On Oct, 18, 2022, Press Office OIC Undersecretary Cheloy Garafil arranged a briefing by Economic Planning Secretary and NEDA Director General Arsenio Balisacan for the Malacañang Press Corps, at the New Executive Building, Malacañang.
Here is what Balisacan told the grizzled Malacañang reporters: “To better appreciate where the Philippine economy stands, please allow me to explain the recent developments in the global economy.
“Essential commodities and inputs for food value chains are experiencing substantial supply constraints.
“First, the cessation of the Russia-Ukraine conflict remains uncertain. Second, natural calamities have dampened agricultural production in many countries, including the Philippines. As a result, inflation has remained persistently high globally, driven by rapid price increases in food, transportation, and energy.
“The Philippines and our Asian neighbors are not spared from these trends—major economies in the ASEAN, such as Thailand, Singapore, Indonesia, and Malaysia, have seen their inflation rates accelerate in the past year.
“The United States has also been trying to rein in inflation at a 40-year high.
“The country’s Federal Reserve has engaged in aggressive monetary tightening, and it appears ready to continue to do so even at the expense of a recession. It has raised interest rates to slow down spending and demand for goods and services to reduce inflationary pressures.
“These developments have given rise to predictions of slowdowns or possible recessions in major developed economies and trading partners such as the United States, members of the European Union, and China.
“Recessions in our major trading partners entail weaker external demand (exports, investment, and tourism).
“Meanwhile, global supply disruptions have made our imports, including essential inputs for food production, more expensive, contributing to widening trade deficits.
“As a small, open economy, the Philippines cannot escape the effects of these global headwinds.
“The Marcos Administration is indeed mindful of these challenges. We are particularly concerned about higher inflation.
“Our analysis shows that sustained increases in inflation in 2022 and 2023 will cause a slowdown in our economic growth, translating into a GDP level lower by 0.6 percent in 2023 than its expected level had there been no sustained inflation shock.
“While we expect our poverty situation to improve as we continue our recovery, inflation and rising interest rate will mute this improvement.
“However, we expect the rise in inflation to be temporary, as it is expected to slow down and return to the medium-term target of 2 percent to 4 percent.
“We maintain that the country’s economic prospects remain bright as we get our priorities straight and our acts right.
“This outlook is borne out by the World Bank’s recently released October forecast for 2022 and 2023: It expects the Philippines to grow by 6.5% in 2022, second only to Vietnam among major ASEAN economies, and by 5.8% in 2023—again faster than Indonesia, Malaysia, and Thailand.
“Similarly, ADB and ASEAN+3 Macroeconomic Research Office (AMRO) projects Philippine economic growth to remain robust in 2022 and 2023, with the economy expected to grow by 6.5 percemnt to 6.9 percent in 2022 and 6.3 percent in 2023.

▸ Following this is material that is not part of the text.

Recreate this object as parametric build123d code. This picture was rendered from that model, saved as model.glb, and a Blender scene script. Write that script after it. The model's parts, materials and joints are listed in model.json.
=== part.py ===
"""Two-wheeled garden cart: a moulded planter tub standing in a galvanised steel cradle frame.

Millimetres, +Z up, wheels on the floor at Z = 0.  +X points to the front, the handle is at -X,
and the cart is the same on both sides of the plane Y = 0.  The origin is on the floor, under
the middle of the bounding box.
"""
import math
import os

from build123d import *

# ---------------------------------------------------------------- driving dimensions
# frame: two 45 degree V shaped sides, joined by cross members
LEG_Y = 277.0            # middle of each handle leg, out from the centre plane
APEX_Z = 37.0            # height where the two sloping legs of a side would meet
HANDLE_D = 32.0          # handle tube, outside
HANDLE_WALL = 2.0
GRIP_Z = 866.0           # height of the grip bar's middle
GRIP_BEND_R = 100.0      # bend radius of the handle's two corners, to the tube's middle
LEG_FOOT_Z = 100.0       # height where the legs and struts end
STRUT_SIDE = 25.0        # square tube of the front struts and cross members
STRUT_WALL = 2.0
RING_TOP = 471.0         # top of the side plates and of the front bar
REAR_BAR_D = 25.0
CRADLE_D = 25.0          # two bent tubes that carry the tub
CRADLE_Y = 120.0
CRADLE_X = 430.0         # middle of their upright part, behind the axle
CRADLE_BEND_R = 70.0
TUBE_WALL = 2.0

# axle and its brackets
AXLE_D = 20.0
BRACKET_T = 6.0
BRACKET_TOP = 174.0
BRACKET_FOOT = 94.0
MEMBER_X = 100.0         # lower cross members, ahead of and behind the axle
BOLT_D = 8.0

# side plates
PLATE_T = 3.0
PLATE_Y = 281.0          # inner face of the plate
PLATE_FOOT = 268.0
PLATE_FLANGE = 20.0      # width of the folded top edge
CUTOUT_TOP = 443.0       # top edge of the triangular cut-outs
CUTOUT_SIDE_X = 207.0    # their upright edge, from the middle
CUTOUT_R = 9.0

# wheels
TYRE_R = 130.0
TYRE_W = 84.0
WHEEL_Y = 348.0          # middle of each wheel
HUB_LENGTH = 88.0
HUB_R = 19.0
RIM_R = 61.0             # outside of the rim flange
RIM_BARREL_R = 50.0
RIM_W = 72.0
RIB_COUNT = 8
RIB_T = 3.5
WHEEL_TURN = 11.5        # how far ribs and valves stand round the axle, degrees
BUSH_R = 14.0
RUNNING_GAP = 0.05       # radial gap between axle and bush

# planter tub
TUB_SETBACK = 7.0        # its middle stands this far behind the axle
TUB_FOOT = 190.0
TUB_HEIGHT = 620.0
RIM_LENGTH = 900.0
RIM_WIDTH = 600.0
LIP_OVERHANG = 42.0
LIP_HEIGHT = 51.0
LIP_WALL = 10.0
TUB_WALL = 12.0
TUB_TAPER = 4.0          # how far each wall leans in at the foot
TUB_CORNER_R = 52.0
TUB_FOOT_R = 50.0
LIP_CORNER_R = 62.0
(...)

“Our employment statistics are also encouraging: the unemployment rate has fallen to 5.3 percent in August 2022 from 8.1 percent in August 2021, while the labor force participation rate rose to 66.1 [percent from 63.6 percent—an indication that the reopening of the economy is having its intended effects.
“The Marcos administration assures the Filipino people of its vigilance and steadfast commitment to monitoring and managing these risks.

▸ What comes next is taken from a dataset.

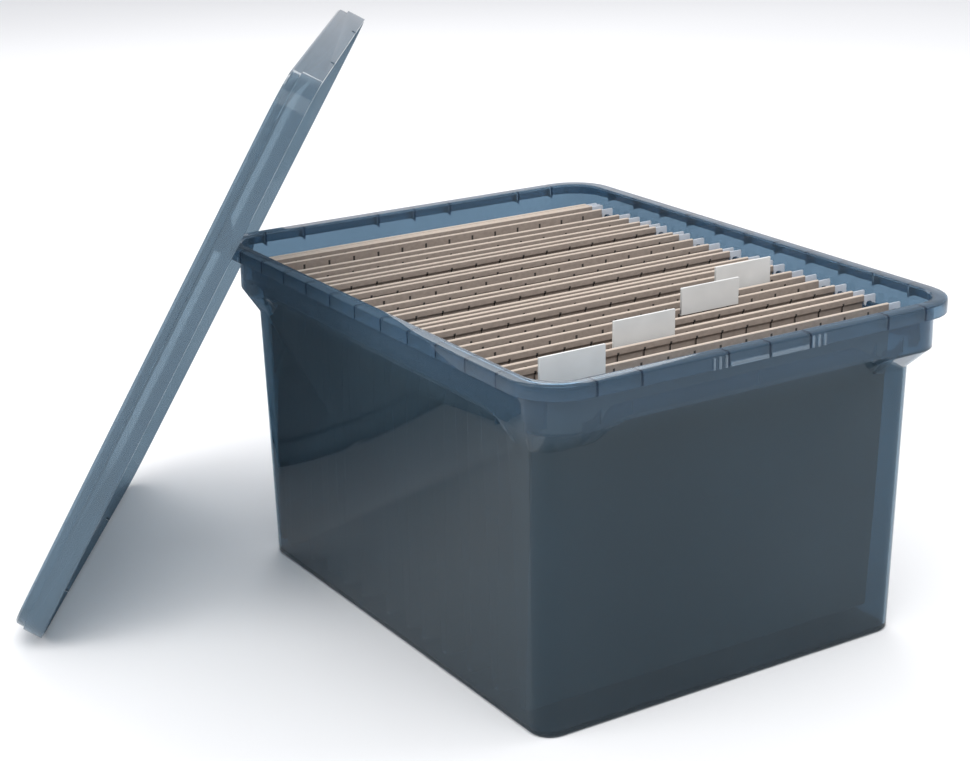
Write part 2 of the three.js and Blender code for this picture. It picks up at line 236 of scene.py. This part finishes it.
# the raised grip marks and the strip between them catch the light
def gripFactor(tree):
    wide = calc(tree, "ABSOLUTE", objectAxis(tree, "X"))
    deep = calc(tree, "ABSOLUTE", objectAxis(tree, "Y"))
    z = objectAxis(tree, "Z")
    fromMiddle = calc(tree, "SUBTRACT", wide, lip["gripMiddle"])
    bars = allOf(
        tree,
        calc(tree, "COMPARE", wide, lip["gripMiddle"], lip["gripSpan"]),
        rowOfLines(tree, fromMiddle, lip["gripPitch"], lip["gripHalf"]),
    )
    strip = allOf(
        tree,
        calc(tree, "COMPARE", wide, lip["stripMiddle"], lip["stripSpan"]),
        calc(tree, "LESS_THAN", z, lip["stripTop"]),
    )
    return allOf(
        tree,
        calc(tree, "MAXIMUM", bars, strip),
        calc(tree, "GREATER_THAN", deep, lip["face"]),
        calc(tree, "GREATER_THAN", z, lip["low"]),
        calc(tree, "LESS_THAN", z, lip["top"]),
    )


def cloudOf(tree, noise, color):
    node = ramp(
        tree, noise.outputs["Fac"], plastic["cloudFrom"], plastic["cloudTo"], *shades(color),
    )
    return node.outputs["Color"]


def makePlastic(name, color, clear):
    material, tree, shader = nodeTree(name)
    noise = linkNoise(tree, plastic["noise"], plastic["detail"])
    tint = cloudOf(tree, noise, color)
    tree.links.new(tint, shader.inputs["Base Color"])
    shader.inputs["Transmission Weight"].default_value = clear
    shader.inputs["Roughness"].default_value = plastic["roughness"]
    shader.inputs["IOR"].default_value = plastic["ior"]
    shader.inputs["Coat Weight"].default_value = plastic["coat"]
    shader.inputs["Coat Roughness"].default_value = plastic["coatRoughness"]
    return material, tree, shader, noise, tint


# the tote turns bluer and less clear from the shoulder up, and the lip carries its marks
def makeTotePlastic():
    material, tree, shader, noise, tint = makePlastic(
        "totePlastic", plastic["wall"], plastic["clearWall"],
    )
    height = objectAxis(tree, "Z")
    rimShare = mapRange(tree, height, plastic["rimFrom"], plastic["rimTo"])
    color = paintOver(tree, rimShare, tint, cloudOf(tree, noise, plastic["rim"]))
    color = paintOver(tree, ribFactor(tree), color, lip["rib"])
    color = paintOver(tree, gripFactor(tree), color, lip["grip"])
    tree.links.new(color, shader.inputs["Base Color"])
    clearness = mapRange(
        tree, height, plastic["rimFrom"], plastic["rimTo"],
        plastic["clearWall"], plastic["clearRim"],
    )
    tree.links.new(clearness, shader.inputs["Transmission Weight"])
    return material


# how the lid leans, in degrees, and the notches in its long edges: places are shares of its
# length, the rest is in metres
lidFrame = {
    "yaw": 34.7, "tilt": 28.8, "notchDeep": 0.003, "notchHalf": 0.003,
    "notchPlaces": (0.25, 0.75), "tolerance": 0.0002, "snap": 0.0002,
}


# the photograph shows no notches in the lid's long edges, so the four there are closed: the
# ceiling of each moves out to the lid's free edge, and onto the corners that are there already
def closeLongNotches(mesh):
    yaw = math.radians(lidFrame["yaw"])
    tilt = math.radians(lidFrame["tilt"])
    side = Vector((math.cos(yaw), -math.sin(yaw), 0))
    along = Vector((0, 0, math.cos(tilt))) + side * math.sin(tilt)
    outward = Vector((0, 0, math.sin(tilt))) - side * math.cos(tilt)
    lengths = [along.dot(vertex.co) for vertex in mesh.vertices]
    heights = [outward.dot(vertex.co) for vertex in mesh.vertices]
    start, freeEdge = min(lengths), min(heights)
    span = max(lengths) - start
    middles = [start + share * span for share in lidFrame["notchPlaces"]]
    corners = []
    moved = []
    for vertex, place, height in zip(mesh.vertices, lengths, heights):
        above = height - freeEdge
        inCeiling = abs(above - lidFrame["notchDeep"]) < lidFrame["tolerance"]
        fromMiddle = min(abs(place - middle) for middle in middles)
        if above < lidFrame["tolerance"]:
            corners.append(vertex.co.copy())
        if inCeiling and fromMiddle < lidFrame["notchHalf"]:
            vertex.co -= outward * above
            moved.append(vertex)
    for vertex in moved:
        nearest = min(corners, key=lambda corner: (corner - vertex.co).length)
        if (nearest - vertex.co).length < lidFrame["snap"]:
            vertex.co = nearest
    mesh.update()


totePlastic = makeTotePlastic()
lidPlastic = makePlastic("lidPlastic", plastic["lid"], plastic["clearLid"])[0]
finishedCopy("tote_body", "toteBody", totePlastic, plastic["toteBevel"])
finishedCopy(
    "lid", "toteLid", lidPlastic, plastic["lidBevel"],
    reshape=closeLongNotches,
)
print("plastic done")

# folder card, with the row of dark slots under the flap tops
card = {
    "face": (0.37, 0.305, 0.26), "edge": (0.66, 0.56, 0.47), "slot": (0.045, 0.038, 0.034),
    "slotPitch": 0.022, "slotHalf": 0.0009, "slotReach": 0.137,
    "slotMiddle": 0.2390, "slotHalfTall": 0.0043,
    "fibre": 260.0, "detail": 4.0, "stretch": (1, 1, 1.6), "cloudFrom": 0.35, "cloudTo": 0.65,
    "edgeFrom": 0.3, "edgeTo": 0.8,
    "roughness": 0.85, "bumpStrength": 0.15, "bumpDistance": 0.0002,
}


# fibrous card, paler on its upward edges
def makeCard(name):
    material, tree, shader = nodeTree(name)
    fibre = linkNoise(tree, card["fibre"], card["detail"], card["stretch"])
    tint = ramp(
        tree, fibre.outputs["Fac"], card["cloudFrom"], card["cloudTo"], *shades(card["face"]),
    )
    geometry = tree.nodes.new("ShaderNodeNewGeometry")
    parts = tree.nodes.new("ShaderNodeSeparateXYZ")
    tree.links.new(geometry.outputs["Normal"], parts.inputs["Vector"])
    upness = mapRange(tree, parts.outputs["Z"], card["edgeFrom"], card["edgeTo"])
    color = paintOver(tree, upness, tint.outputs["Color"], card["edge"])
    across = objectAxis(tree, "X")
    height = objectAxis(tree, "Z")
    mark = allOf(
        tree,
        rowOfLines(tree, across, card["slotPitch"], card["slotHalf"]),
        calc(tree, "LESS_THAN", calc(tree, "ABSOLUTE", across), card["slotReach"]),
        calc(tree, "COMPARE", height, card["slotMiddle"], card["slotHalfTall"]),
    )
    color = paintOver(tree, mark, color, card["slot"])
    tree.links.new(color, shader.inputs["Base Color"])
    shader.inputs["Roughness"].default_value = card["roughness"]
    bump = tree.nodes.new("ShaderNodeBump")
    bump.inputs["Strength"].default_value = card["bumpStrength"]
    bump.inputs["Distance"].default_value = card["bumpDistance"]
    tree.links.new(fibre.outputs["Fac"], bump.inputs["Height"])
    tree.links.new(bump.outputs["Normal"], shader.inputs["Normal"])
    return material


rod = {
    "low": (0.74, 0.78, 0.84), "high": (0.86, 0.89, 0.94), "cloudFrom": 0.3, "cloudTo": 0.7,
    "noise": 120.0, "detail": 2.0, "roughness": 0.35, "bevel": 0.0002,
}
tab = {
    "low": (0.74, 0.74, 0.72), "high": (0.82, 0.82, 0.80), "cloudFrom": 0.3, "cloudTo": 0.7,
    "noise": 40.0, "detail": 2.0, "roughness": 0.3, "bevel": 0.0002,
}
insert = {
    "low": (0.80, 0.80, 0.77), "high": (0.86, 0.86, 0.83), "cloudFrom": 0.3, "cloudTo": 0.7,
    "noise": 300.0, "detail": 3.0, "roughness": 0.9,
}
taupeCard = makeCard("taupeCard")
rodCoat = cloudFinish("rodCoat", rod)
tabPlastic = cloudFinish("tabPlastic", tab)
insertPaper = cloudFinish("insertPaper", insert)

for name in sorted(nodes):
    if name.startswith("folder_"):
        finishedCopy(name, "card" + name[-2:], taupeCard, 0.0)
    elif name.startswith("rod_"):
        pieceName = "rod" + name[4:6] + name[7:].capitalize()
        finishedCopy(name, pieceName, rodCoat, rod["bevel"], segments=1)
    elif name.startswith("tab_insert_"):
        finishedCopy(name, "insert" + name[-1], insertPaper, 0.0)
    elif name.startswith("tab_"):
        pieceName = "tab" + name[-1]
        finishedCopy(name, pieceName, tabPlastic, tab["bevel"], segments=1)
print("folders done")

# pale floor, four soft lights and an even sky
floorLook = {
    "low": (0.92, 0.92, 0.92), "high": (0.95, 0.95, 0.95), "cloudFrom": 0.2, "cloudTo": 0.8,
    "noise": 1.2, "detail": 2.0, "roughness": 0.7, "reach": 30,
}
reach = floorLook["reach"]
floorMesh = bpy.data.meshes.new("floor")
floorMesh.from_pydata(
    [(-reach, -reach, 0), (reach, -reach, 0), (reach, reach, 0), (-reach, reach, 0)],
    [], [(0, 1, 2, 3)],
)
floorMesh.materials.append(cloudFinish("floorPale", floorLook))
floor = bpy.data.objects.new("floor", floorMesh)
scene.collection.objects.link(floor)

studio = {
    "keySoft": {"place": (-0.6, -1.2, 2.6), "aim": (0, 0, 0.1), "size": (2.2, 1.6), "power": 34},
    "leftSoft": {"place": (-2.4, 0.2, 1.3), "aim": (0, 0, 0.15), "size": (1.6, 1.4), "power": 22},
    "rightSoft": {"place": (2.2, -0.8, 1.5), "aim": (0, 0, 0.15), "size": (1.4, 1.4), "power": 16},
    "backSoft": {"place": (0.8, 2.4, 2.0), "aim": (0, 0, 0.2), "size": (2.4, 1.2), "power": 26},
}
sky = {"color": (0.95, 0.96, 1.0), "strength": 0.75}


def areaLight(name, look):
    data = bpy.data.lights.new(name, "AREA")
    data.shape = "RECTANGLE"
    data.size, data.size_y = look["size"]
    data.energy = look["power"]
    light = bpy.data.objects.new(name, data)
    scene.collection.objects.link(light)
    light.location = look["place"]
    toAim = Vector(look["aim"]) - Vector(look["place"])
    light.rotation_euler = toAim.to_track_quat("-Z", "Y").to_euler()


for name, look in studio.items():
    areaLight(name, look)

world = bpy.data.worlds.new("studio")
scene.world = world
world.use_nodes = True
background = world.node_tree.nodes["Background"]
background.inputs["Color"].default_value = (*sky["color"], 1)
background.inputs["Strength"].default_value = sky["strength"]

# camera fitted to the photograph's straight edges: degrees, pixels and metres
cameraFit = {
    "azimuth": 32.05, "elevation": 18.50, "roll": -1.00, "focalPixels": 1988.0,
    "place": (-0.8070, -1.1727, 0.6454), "imageWidth": 970, "sensorWidth": 36, "farthest": 50,
}


def placeCamera(fit):
    azimuth = math.radians(fit["azimuth"])
    elevation = math.radians(fit["elevation"])
    roll = math.radians(fit["roll"])
    ahead = Vector((
        math.sin(azimuth) * math.cos(elevation),
        math.cos(azimuth) * math.cos(elevation),
        -math.sin(elevation),
    ))
    level = Vector((math.cos(azimuth), -math.sin(azimuth), 0))
    upright = level.cross(ahead)
    right = math.cos(roll) * level + math.sin(roll) * upright
    up = -math.sin(roll) * level + math.cos(roll) * upright
    data = bpy.data.cameras.new("photoCamera")
    data.sensor_fit = "HORIZONTAL"
    data.sensor_width = fit["sensorWidth"]
    data.lens = fit["focalPixels"] / fit["imageWidth"] * fit["sensorWidth"]
    data.clip_end = fit["farthest"]
    camera = bpy.data.objects.new("photoCamera", data)
    scene.collection.objects.link(camera)
    turn = Matrix((right, up, -ahead)).transposed().to_4x4()
    camera.matrix_world = Matrix.Translation(Vector(fit["place"])) @ turn
    return camera


scene.camera = placeCamera(cameraFit)
scene.view_settings.view_transform = "Standard"
print("stage done")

“Through the Medium-Term Fiscal Program and Philippine Development Plan or PDP framed by the 8-Point Socioeconomic Agenda, we have developed a program of interventions, including critical policy and legislative priorities, to address the economy’s short-term and medium-term issues—in the next six years.
“The PDP’s targeted completion before the end of the year assures us that we will have a robust roadmap for navigating short-term challenges and uncertainties. At the same time, we are laying the groundwork for faster, more inclusive growth that generates high-quality employment to reduce poverty rapidly.

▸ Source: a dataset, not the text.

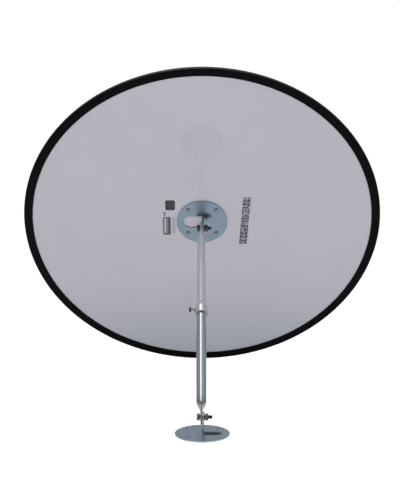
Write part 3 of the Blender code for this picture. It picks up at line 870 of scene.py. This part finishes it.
def hexagon(across_flats, z, face_radius=0.0, rise=0.0):
    """Hexagon ring with blunted corners.  With rise 1 or -1 it drops away from
    face_radius at 30 degrees, down or up."""
    corner_blunting = 0.00012
    corner_r = across_flats / 2.0 / math.cos(math.pi / 6.0) - corner_blunting
    points = []
    for i in range(FASTENER_SEGMENTS):
        angle = 2.0 * math.pi * i / FASTENER_SEGMENTS
        radius = across_flats / 2.0 / math.cos(angle % (math.pi / 3.0) - math.pi / 6.0)
        radius = min(radius, corner_r)
        drop = max(0.0, radius - face_radius) * math.tan(math.radians(30.0)) * rise
        points.append((radius * math.cos(angle), radius * math.sin(angle), z - drop))
    return points


def thread_ring(major, minor, pitch, z):
    """One section through a V thread at height z."""
    root_share, flank_share = 0.12, 0.72
    points = []
    for i in range(FASTENER_SEGMENTS):
        turn = i / FASTENER_SEGMENTS
        phase = (z / pitch - turn) % 1.0
        crest = 1.0 - abs(2.0 * phase - 1.0)
        crest = min(1.0, max(0.0, (crest - root_share) / flank_share))
        radius = minor + (major - minor) * crest
        angle = 2.0 * math.pi * turn
        points.append((radius * math.cos(angle), radius * math.sin(angle), z))
    return points


def hex_bolt(radius, length, across_flats, head_height, pitch, plain):
    """Bolt with its head below z = 0 and its shank above, threaded past plain."""
    dish = across_flats * 0.30
    face = across_flats * HEX_FACE_SHARE
    seat = across_flats * 0.46
    rings = [
        circle(dish * 0.3, -head_height + 0.00010),
        circle(dish, -head_height + 0.00010),
        circle(dish + 0.00025, -head_height),
        circle(face, -head_height),
        hexagon(across_flats, -head_height, face, -1.0),
        hexagon(across_flats, -0.00030),
        hexagon(across_flats - 0.0002, -0.00020),
        circle(seat, -0.00020),
        circle(seat, 0.0),
        circle(radius, 0.0),
        circle(radius, plain),
    ]
    z = plain + pitch / 10.0
    while z < length - 0.0006:
        rings.append(thread_ring(radius, radius - pitch * 0.55, pitch, z))
        z += pitch / 10.0
    rings.append(circle(radius - pitch * 0.55, length - 0.0004))
    rings.append(circle(radius - pitch * 0.85, length))
    return loft(rings, smooth_angle=28.0)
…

“The plan shall include measures to strengthen the economy’s foundation for more and higher-quality job creation by addressing the most binding constraints to business investment and expansion in growth drivers such as manufacturing and agriculture, tourism, IT-BPOs, construction, and the creative industries.
“In particular, the PDP contains strategic actions to quickly address constraints in our food, energy, and transportation systems.
“These actions will mitigate inflationary pressures, protect the poor and most vulnerable in society through targeted assistance, and manage the socioeconomic scarring, especially for students and MSMEs, to hasten our recovery.
“We believe we are on the right track with the right plans and policies. With your trust and our government’s greater sense of urgency, we are confident that we can weather today’s economic challenges.”